Geht man nach Umfragewerten, so stehen in der Gunst der Bürger die Chilenin Michelle Bachelet und der Brasilianer da Silva ganz oben mit jeweils über 80 Prozent Zustimmung. Publikumssieger wäre also wohl das „rosarote“ Modell, deren herausragendste Vertreter die beiden sind. Während die radikaleren „roten“ Regierungen in Venezuela und Bolivien auf Verstaatlichung setzten, um mehr Kontrolle über die strategisch wichtigen Grundstoffindustrien zu erlangen und sich dabei mit der Wirtschaftselite anlegten, vertraten Bachelet und da Silva eine gemäßigte, sozialdemokratische Politik, die weder die freie Marktwirtschaft noch die oligopolistischen Wirtschaftsstrukturen infrage stellte. Die durch Rohstoffboom und Wirtschaftswachstum gestiegenen Haushaltseinnahmen steckten alle linken Regierungen in Sozialprogramme. Entsprechend hat sich die absolute Armut verringert. Während 2002 laut Cepal noch 222 Millionen Lateinamerikaner arm waren, betrug die Zahl 2007 noch 184 Millionen.

Die Kluft zwischen Arm und Reich jedoch blieb nahezu unverändert bestehen und ist in manchen Ländern wie Peru, Bolivien und Panama noch gestiegen. Hier setzen Kritiker wie der Weltbankberater Bernardo Kliksberg an. „Das Wirtschaftswachstum trägt zwar zur Armutsbekämpfung bei, aber seine Auswirkungen sind begrenzt in Ländern, in denen der Reichtum extrem ungleich verteilt ist. Hingegen trägt eine auch nur geringe Verbesserung der Einkommensverteilung sehr stark bei zur Verringerung der Armut.“ Der brasilianische Geistliche Frei Betto kritisiert, Länder wie Brasilien und Chile hielten an einem traditionellen, liberalen Wachstumsmodell fest, das zulasten der Umwelt und der sozial Schwächsten gehe. Wie zur Zeit der spanischen Kolonialherrschaft sei Lateinamerika vorrangig ein Rohstoffexporteur. Die Grundvoraussetzungen für sozialen Aufstieg – nämlich eine gute Gesundheitsfürsorge und gute Schulbildung – blieben nach wie vor den Wohlhabenden vorbehalten, die angesichts des desaströsen Zustands der öffentlichen Dienstleistungen auf private Anbieter ausweichen können.
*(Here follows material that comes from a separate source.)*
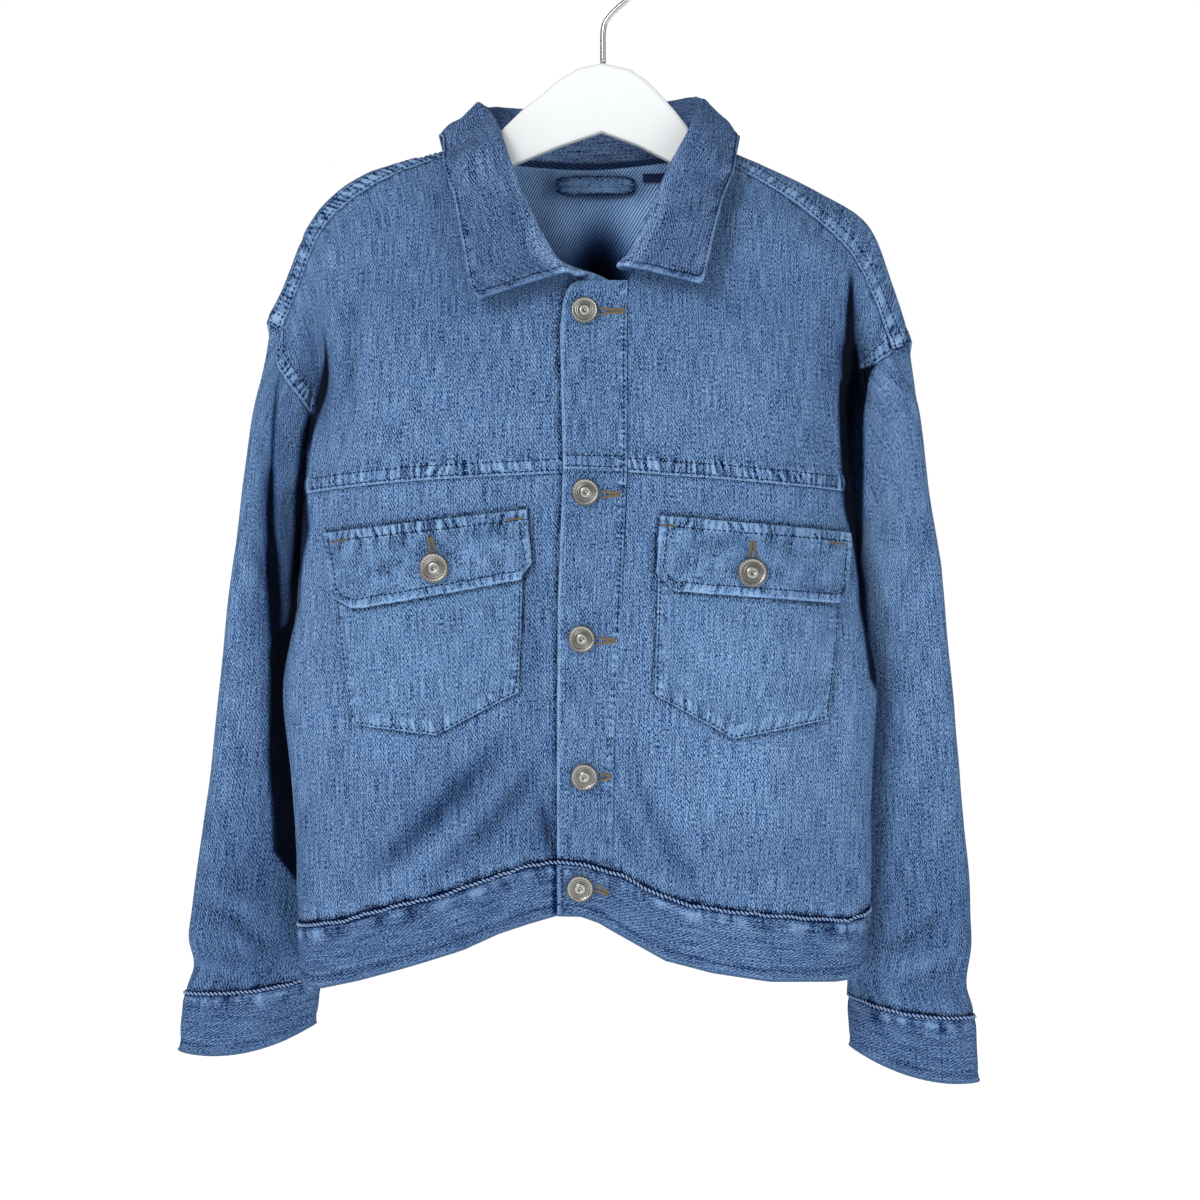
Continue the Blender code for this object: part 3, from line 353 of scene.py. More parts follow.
def stitches(name, lines, material):
    # threads evenly spaced along each line
    parts = []
    for line, facing in lines:
        if len(line) < 3:
            continue
        run = runAlong(line)
        at = np.arange(thread["pitch"] / 2, run[-1], thread["pitch"])
        start, end = (readAt(at + d * thread["length"] / 2, run, line) for d in (-1, 1))
        parts.append(((start + end) / 2, end - start, readAt(at, run, facing)))
    return threads(name, parts, material, thread)


def twisted(name, lines, material, size=laid):
    # a laid cord: short thick strands side by side, each leaning across the line
    parts = []
    for line, facing in lines:
        run = runAlong(line)
        at = np.arange(size["pitch"] / 2, run[-1], size["pitch"])
        spot, ahead, out = readAt(at, run, line), readAt(at + 0.5, run, line), readAt(at, run, facing)
        along = unit(ahead - spot)
        parts.append((spot, along * np.cos(size["lean"]) + np.cross(along, out) * np.sin(size["lean"]), out))
    return threads(name, parts, material, size)


def threads(name, parts, material, size):
    # one spindle each, from its centre, direction and the cloth's: four rings along it, its ends sunk in
    centre, along, out = (np.concatenate(part) for part in zip(*parts))
    sides = thread["sides"]
    along = unit(along)
    side = unit(np.cross(along, out))
    out = unit(np.cross(side, along))
    angle = np.linspace(0, 2 * pi, sides, endpoint=False)
    rings = []
    for share, width, sink in thread["rings"]:
        middle = centre + along * share * size["length"] + out * (size["lift"] + sink)
        ring = side[:, None] * np.cos(angle)[:, None] + out[:, None] * np.sin(angle)[:, None]
        rings.append(middle[:, None] + ring * size["radius"] * width)
    points = np.stack(rings, 1)  # thread, ring, side, xyz
    i, j = np.arange(len(rings) - 1)[:, None], np.arange(sides)[None, :]
    k = (j + 1) % sides
    shell = np.stack([i * sides + j, (i + 1) * sides + j, (i + 1) * sides + k, i * sides + k], -1)
    near = np.array([[0, 1, 2, 3], [0, 3, 4, 4]])  # the two end faces, fanned
    far = np.array([[0, 3, 2, 1], [0, 4, 3, 3]]) + (len(rings) - 1) * sides
    one = np.concatenate([shell.reshape(-1, 4), near, far])
    quads = (one[None] + np.arange(len(points))[:, None, None] * len(rings) * sides).reshape(-1, 4)
    return newMesh(name, shifted(points.reshape(-1, 3)), quads, material)


def layOn(name, surface, flat, lay, material, size):
    # threads laid on a surface at places and in directions given as x, z
    y, out = onMap(depthMap(surface, dense["step"]), flat[:, 0], flat[:, 1])
    centre = np.stack([flat[:, 0], y, flat[:, 1]], -1)
    along = np.stack([lay[:, 0], 0 * y, lay[:, 1]], -1)
    length, radius = size
    return threads(name, [(centre, along, out)], material,
                   {"length": length, "radius": radius, "lift": dense["lift"]})


def bars(name, surface, spots, material):
    # dense threads across short lines, each line x, z to x, z
    places, lays = [], []
    for x0, z0, x1, z1 in spots:
        count = max(3, int(np.hypot(x1 - x0, z1 - z0) / dense["pitch"]))
        share = np.linspace(0, 1, count)
        places.append(np.stack([x0 + (x1 - x0) * share, z0 + (z1 - z0) * share], -1))
        lays.append(np.repeat([[z0 - z1, x1 - x0]], count, axis=0))
    return layOn(name, surface, np.concatenate(places), np.concatenate(lays), material, dense["bar"])


# Each front: a row for every level, from the front edge or neck out to the armhole or side seam.
rightFront = {
    "crest": [(-66, 2, -117.4), (-127, 0, -133.2), (-157.5, 0, -158.6), (-172.3, 1, -191.5),
        (-184.9, 1, -220.4)],
    "shoulder seam": [(-65.7, -8, -118.5), (-119, -9, -139), (-151.2, -9, -165), (-164.8, -7, -196),
        (-176, -4, -225)],
    "neck side": [(-59.8, -13, -131), (-112, -25, -159), (-149, -20, -188), (-161.5, -9, -213),
        (-178.7, -6, -241.5)],
    "collar bone": [(-50, -22, -150), (-110, -35, -183), (-151, -21, -216), (-157, -4, -231),
        (-172.5, -9, -254.5)],
    "chest top": [(-33, -33, -181), (-106, -42, -210), (-151.3, -19, -244), (-154.5, 0, -252),
        (-164.6, -7, -264.8)],
    "neck point": [(16, -43, -203.5), (-102, -47, -236), (-153.5, -17, -269), (-156.8, -6, -273),
        (-159.2, 1, -276)],
    "chest": [(16, -50, -252), (-100, -52, -276), (-158.5, -15, -296), (-160, -6, -298), (-160.4, 2, -299)],
    "yoke seam": [(16, -55, -307), (-98, -54, -313), (-161.2, -15, -319), (-162.2, -6, -320),
        (-162.4, 3, -321)],
    "underarm": [(15, -57, -337), (-98, -55.5, -343), (-163.2, -15, -347), (-164.8, -3, -346), (-165, 9, -345)],
    "pocket": [(14, -58, -374), (-100, -56, -381), (-164, -17, -384), (-167.2, -6, -384), (-167.5, 4, -384)],
    "waist": [(11, -58, -420), (-104, -56, -430), (-171, -17, -433), (-174.6, -8, -433), (-174.9, 2, -433)],
    "hip": [(9, -54, -476), (-101, -52, -489), (-165.5, -15, -497), (-168.8, -7, -497), (-169.1, 1, -497)],
    "waist seam": [(8, -44, -530), (-92, -44, -550), (-163, -14, -566.5), (-166.5, -6, -566.5),
        (-166.8, 0, -566)],
    "hem": [(8, -39, -565), (-92, -39, -587), (-161, -13, -603.5), (-165, -6, -600.5), (-165.6, 0, -599)],
}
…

Auch politisch ist die Bilanz gemischt. Mit dem Linksruck einher ging der Aufstieg einer neuen Elite. Herrschten früher über Generationen hinweg immer wieder die gleichen Familien, ist die Welt der Mächtigen nun bunter geworden: In Bolivien regiert der indigene Kokabauer Evo Morales, in Paraguay Bischof Fernando Lugo, in Brasilien der Gewerkschafter da Silva, in Chile die Kinderärztin Bachelet, in El Salvador der Journalist Mauricio Funes. Der traditionelle „Hinterhof“ der USA ist aufmüpfig geworden. Lateinamerika hat seine Wirtschaftsbeziehungen diversifiziert und besonders nach Asien ausgebaut. Nur noch ein Viertel der Exporte geht in die USA. Brasilien schaffte unter da Silva den Aufstieg zur unangefochtenen Regionalmacht.
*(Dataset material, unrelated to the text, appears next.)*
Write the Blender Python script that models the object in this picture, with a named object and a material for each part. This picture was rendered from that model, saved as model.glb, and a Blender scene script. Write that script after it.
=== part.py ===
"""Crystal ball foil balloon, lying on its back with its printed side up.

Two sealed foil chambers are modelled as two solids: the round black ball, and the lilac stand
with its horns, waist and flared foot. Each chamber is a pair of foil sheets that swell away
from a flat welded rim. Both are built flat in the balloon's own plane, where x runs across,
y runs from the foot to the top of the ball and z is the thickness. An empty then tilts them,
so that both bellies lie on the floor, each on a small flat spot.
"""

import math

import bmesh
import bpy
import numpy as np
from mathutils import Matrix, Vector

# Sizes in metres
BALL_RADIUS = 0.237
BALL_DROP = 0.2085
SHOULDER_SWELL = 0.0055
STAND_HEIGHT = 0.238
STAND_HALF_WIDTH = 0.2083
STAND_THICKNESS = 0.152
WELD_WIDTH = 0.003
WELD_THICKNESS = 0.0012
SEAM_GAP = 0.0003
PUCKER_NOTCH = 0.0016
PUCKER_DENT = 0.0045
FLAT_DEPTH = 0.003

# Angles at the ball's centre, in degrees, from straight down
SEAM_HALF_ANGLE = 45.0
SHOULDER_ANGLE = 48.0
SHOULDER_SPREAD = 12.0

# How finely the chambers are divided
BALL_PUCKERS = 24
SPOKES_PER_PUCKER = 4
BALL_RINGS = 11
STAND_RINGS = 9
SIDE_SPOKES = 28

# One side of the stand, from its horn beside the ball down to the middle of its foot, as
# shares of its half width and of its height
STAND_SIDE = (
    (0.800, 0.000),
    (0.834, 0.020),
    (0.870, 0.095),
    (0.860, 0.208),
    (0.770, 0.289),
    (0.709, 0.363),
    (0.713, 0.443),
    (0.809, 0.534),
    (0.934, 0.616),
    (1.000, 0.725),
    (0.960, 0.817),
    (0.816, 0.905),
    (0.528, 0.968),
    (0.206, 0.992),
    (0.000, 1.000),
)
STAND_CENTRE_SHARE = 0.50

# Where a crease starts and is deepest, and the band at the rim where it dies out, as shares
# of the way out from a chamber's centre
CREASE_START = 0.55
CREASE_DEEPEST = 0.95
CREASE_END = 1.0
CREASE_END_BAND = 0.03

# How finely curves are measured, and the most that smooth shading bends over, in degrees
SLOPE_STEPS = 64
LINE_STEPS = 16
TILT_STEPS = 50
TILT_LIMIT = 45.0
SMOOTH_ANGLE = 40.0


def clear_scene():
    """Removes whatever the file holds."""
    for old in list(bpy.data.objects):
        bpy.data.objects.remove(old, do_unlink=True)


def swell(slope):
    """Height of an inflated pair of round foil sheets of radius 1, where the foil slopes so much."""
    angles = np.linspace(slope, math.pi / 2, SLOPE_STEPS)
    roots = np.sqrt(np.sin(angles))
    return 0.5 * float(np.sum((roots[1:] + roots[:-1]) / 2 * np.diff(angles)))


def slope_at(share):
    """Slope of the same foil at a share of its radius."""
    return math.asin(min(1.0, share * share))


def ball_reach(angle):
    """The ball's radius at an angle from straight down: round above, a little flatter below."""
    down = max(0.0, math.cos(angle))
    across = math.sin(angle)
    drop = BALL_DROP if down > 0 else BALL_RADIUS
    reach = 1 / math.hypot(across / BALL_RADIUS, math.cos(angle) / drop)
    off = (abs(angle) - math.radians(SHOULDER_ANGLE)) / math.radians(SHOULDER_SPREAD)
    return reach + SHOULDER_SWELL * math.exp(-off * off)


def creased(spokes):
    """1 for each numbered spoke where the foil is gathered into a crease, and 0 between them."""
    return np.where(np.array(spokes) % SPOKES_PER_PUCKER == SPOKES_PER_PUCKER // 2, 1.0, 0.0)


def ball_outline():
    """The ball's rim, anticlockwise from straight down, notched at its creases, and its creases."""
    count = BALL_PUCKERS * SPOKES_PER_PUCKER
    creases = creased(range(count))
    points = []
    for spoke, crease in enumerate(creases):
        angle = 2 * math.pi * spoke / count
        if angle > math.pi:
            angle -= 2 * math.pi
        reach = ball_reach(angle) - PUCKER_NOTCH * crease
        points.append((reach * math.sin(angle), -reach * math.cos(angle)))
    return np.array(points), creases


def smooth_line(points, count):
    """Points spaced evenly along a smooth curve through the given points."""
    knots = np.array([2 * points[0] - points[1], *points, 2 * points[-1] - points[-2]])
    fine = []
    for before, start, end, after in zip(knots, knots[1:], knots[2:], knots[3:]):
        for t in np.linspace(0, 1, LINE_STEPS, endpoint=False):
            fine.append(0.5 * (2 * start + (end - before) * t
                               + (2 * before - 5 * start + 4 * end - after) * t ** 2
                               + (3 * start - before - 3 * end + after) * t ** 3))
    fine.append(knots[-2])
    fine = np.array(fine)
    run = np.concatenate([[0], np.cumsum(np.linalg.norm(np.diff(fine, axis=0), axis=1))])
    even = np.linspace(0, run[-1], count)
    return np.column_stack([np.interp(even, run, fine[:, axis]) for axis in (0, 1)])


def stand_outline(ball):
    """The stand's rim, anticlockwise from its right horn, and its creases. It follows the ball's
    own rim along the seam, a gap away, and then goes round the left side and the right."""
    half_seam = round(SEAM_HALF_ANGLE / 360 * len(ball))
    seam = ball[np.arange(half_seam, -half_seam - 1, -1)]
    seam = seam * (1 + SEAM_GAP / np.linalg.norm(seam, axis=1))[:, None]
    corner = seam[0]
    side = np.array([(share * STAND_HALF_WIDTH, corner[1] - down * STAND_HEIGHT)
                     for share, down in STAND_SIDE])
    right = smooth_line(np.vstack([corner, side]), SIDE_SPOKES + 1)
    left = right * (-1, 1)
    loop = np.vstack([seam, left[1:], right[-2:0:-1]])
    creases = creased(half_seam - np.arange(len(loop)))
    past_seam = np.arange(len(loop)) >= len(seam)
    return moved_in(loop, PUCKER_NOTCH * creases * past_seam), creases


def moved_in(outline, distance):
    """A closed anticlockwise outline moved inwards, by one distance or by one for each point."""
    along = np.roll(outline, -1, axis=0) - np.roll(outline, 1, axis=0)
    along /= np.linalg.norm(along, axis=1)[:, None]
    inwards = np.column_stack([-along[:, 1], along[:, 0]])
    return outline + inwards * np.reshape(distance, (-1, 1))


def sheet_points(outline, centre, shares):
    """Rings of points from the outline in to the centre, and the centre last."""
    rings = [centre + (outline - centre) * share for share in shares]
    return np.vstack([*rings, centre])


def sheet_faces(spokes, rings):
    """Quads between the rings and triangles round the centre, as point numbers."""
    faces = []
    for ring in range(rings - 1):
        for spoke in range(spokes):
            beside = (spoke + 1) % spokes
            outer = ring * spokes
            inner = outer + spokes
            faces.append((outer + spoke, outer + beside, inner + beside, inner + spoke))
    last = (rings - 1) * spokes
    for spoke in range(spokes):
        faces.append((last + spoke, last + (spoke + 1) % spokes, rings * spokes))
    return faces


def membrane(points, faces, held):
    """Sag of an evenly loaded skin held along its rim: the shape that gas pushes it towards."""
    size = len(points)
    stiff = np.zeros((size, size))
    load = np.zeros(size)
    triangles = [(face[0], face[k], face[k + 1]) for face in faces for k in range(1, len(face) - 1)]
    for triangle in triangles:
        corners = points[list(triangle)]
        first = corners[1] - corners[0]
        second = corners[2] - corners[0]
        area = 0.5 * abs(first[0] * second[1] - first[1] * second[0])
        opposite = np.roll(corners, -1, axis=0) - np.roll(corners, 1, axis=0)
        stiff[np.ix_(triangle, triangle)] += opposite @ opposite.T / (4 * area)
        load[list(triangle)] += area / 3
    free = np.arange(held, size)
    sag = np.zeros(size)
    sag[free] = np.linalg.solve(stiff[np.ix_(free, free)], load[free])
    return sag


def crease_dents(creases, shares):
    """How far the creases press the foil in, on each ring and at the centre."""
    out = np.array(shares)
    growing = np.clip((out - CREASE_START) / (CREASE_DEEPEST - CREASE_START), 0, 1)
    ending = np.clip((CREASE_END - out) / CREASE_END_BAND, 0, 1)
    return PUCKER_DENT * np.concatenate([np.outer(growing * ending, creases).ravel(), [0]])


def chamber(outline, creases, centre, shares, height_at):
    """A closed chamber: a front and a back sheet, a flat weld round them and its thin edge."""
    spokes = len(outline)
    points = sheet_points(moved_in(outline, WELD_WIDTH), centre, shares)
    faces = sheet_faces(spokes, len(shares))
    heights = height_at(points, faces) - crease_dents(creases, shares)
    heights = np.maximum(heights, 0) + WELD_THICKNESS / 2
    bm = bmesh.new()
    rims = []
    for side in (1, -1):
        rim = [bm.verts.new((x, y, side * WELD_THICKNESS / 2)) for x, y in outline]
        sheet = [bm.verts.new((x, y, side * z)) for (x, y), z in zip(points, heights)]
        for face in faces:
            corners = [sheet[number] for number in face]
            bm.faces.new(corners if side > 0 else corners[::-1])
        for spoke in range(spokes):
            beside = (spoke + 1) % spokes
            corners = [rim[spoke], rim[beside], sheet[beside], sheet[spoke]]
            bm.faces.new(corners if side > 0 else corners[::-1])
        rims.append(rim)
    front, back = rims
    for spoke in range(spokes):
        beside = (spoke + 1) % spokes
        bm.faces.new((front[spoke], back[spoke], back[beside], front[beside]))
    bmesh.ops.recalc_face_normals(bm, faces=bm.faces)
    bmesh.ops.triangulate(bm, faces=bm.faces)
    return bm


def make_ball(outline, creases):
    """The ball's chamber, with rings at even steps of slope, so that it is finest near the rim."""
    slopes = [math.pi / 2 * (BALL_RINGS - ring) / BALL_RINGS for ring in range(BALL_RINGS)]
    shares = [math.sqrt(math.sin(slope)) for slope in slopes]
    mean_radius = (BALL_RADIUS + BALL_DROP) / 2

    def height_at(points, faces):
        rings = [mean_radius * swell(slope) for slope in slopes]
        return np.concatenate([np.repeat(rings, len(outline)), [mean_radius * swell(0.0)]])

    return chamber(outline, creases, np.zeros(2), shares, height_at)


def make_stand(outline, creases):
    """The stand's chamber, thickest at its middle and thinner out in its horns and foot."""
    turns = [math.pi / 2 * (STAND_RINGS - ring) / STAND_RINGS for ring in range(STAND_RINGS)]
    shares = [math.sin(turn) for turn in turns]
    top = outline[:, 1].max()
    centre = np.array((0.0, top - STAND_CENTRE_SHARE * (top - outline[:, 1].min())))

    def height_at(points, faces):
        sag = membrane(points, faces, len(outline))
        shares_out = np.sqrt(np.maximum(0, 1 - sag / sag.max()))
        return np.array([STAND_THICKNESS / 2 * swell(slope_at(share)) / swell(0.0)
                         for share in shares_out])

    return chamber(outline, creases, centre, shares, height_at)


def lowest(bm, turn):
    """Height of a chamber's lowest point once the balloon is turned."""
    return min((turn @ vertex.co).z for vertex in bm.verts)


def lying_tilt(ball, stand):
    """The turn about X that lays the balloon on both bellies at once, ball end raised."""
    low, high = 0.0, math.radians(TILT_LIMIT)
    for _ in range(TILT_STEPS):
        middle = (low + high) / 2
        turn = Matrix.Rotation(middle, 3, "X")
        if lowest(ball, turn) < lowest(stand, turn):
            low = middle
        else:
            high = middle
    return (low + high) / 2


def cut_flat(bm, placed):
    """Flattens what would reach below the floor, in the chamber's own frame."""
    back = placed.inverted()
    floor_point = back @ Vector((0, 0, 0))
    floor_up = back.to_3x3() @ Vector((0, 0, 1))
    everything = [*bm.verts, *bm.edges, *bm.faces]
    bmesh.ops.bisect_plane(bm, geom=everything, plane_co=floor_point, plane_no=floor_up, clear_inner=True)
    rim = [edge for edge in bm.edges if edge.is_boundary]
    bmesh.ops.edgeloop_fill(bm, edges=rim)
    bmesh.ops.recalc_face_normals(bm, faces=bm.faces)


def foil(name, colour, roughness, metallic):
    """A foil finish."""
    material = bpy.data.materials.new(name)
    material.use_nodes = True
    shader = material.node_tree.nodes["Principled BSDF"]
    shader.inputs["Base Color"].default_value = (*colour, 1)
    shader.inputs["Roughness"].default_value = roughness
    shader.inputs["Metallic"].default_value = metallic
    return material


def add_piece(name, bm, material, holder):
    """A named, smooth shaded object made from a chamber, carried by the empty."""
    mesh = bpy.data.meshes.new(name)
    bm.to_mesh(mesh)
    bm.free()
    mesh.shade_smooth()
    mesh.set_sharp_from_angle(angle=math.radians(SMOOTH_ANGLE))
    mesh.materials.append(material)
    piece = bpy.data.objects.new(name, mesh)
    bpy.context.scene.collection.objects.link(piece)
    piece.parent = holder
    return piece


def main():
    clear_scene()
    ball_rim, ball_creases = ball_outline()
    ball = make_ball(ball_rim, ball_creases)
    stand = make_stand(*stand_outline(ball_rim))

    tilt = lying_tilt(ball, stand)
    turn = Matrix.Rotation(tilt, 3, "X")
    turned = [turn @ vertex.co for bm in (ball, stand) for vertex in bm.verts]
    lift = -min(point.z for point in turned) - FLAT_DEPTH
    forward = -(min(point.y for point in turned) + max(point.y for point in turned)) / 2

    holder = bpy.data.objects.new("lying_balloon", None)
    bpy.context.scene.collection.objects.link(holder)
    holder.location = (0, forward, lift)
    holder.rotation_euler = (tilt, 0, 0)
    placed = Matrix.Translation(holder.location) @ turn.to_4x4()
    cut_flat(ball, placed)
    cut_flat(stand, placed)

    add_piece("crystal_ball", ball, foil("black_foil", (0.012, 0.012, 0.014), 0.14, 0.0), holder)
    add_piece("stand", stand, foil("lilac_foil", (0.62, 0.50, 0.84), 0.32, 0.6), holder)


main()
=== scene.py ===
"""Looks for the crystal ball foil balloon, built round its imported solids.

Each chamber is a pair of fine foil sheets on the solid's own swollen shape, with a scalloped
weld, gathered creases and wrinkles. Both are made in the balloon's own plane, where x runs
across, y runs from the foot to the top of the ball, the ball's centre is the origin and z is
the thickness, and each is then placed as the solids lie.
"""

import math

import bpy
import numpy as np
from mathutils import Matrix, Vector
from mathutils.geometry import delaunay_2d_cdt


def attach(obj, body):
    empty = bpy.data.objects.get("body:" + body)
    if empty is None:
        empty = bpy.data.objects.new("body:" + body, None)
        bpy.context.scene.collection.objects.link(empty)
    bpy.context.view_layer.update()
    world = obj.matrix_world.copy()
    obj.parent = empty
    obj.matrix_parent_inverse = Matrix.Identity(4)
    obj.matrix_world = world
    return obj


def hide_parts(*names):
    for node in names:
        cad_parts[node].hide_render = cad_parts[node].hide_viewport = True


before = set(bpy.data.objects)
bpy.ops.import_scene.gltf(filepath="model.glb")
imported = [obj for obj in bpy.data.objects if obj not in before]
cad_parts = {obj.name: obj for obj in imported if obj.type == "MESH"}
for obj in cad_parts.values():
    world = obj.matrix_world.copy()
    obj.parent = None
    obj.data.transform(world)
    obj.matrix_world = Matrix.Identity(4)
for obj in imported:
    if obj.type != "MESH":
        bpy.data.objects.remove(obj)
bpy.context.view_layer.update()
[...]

Doch gleichzeitig zeigten Staatschefs wie Morales, Chavez, der Ecuadorianer Rafael Correa und der Nicaraguaner Daniel Ortega autoritäre Neigungen, gängelten die Justiz und kritische Medien, diskreditierten und verfolgten oppositionelle „Oligarchen“ und versuchten, alle staatlichen Instanzen ihrem politischen Modell zu unterwerfen. Daher standen diese Länder mehrfach am Rand des Bürgerkriegs. In Honduras führten die Spannungen sogar zu einem Putsch gegen den linken Präsidenten Manuel Zelaya. Auslöser war eine von ihm angestrebte Verfassungsänderung, die ihm die Wiederwahl ermöglichen sollte. Das hatten vor ihm schon Chavez, Morales und Correa praktiziert – wogegen Bachelet und Lula die Institutionen über den persönlichen Machterhalt stellten und damit die Tür öffneten für eine mögliche Rückkehr bürgerlich-liberaler Politiker an die Macht.

Doch auch die wurden von der linken Dekade geprägt: Einer wie der Multimillionär Sebastian Pinera in Chile verspricht heute Sozialprogramme und eine Förderung des Mittelstands – mit Sparkurs und Freihandelsabkommen kann man heutzutage offenbar keine Wahl mehr gewinnen in Lateinamerika.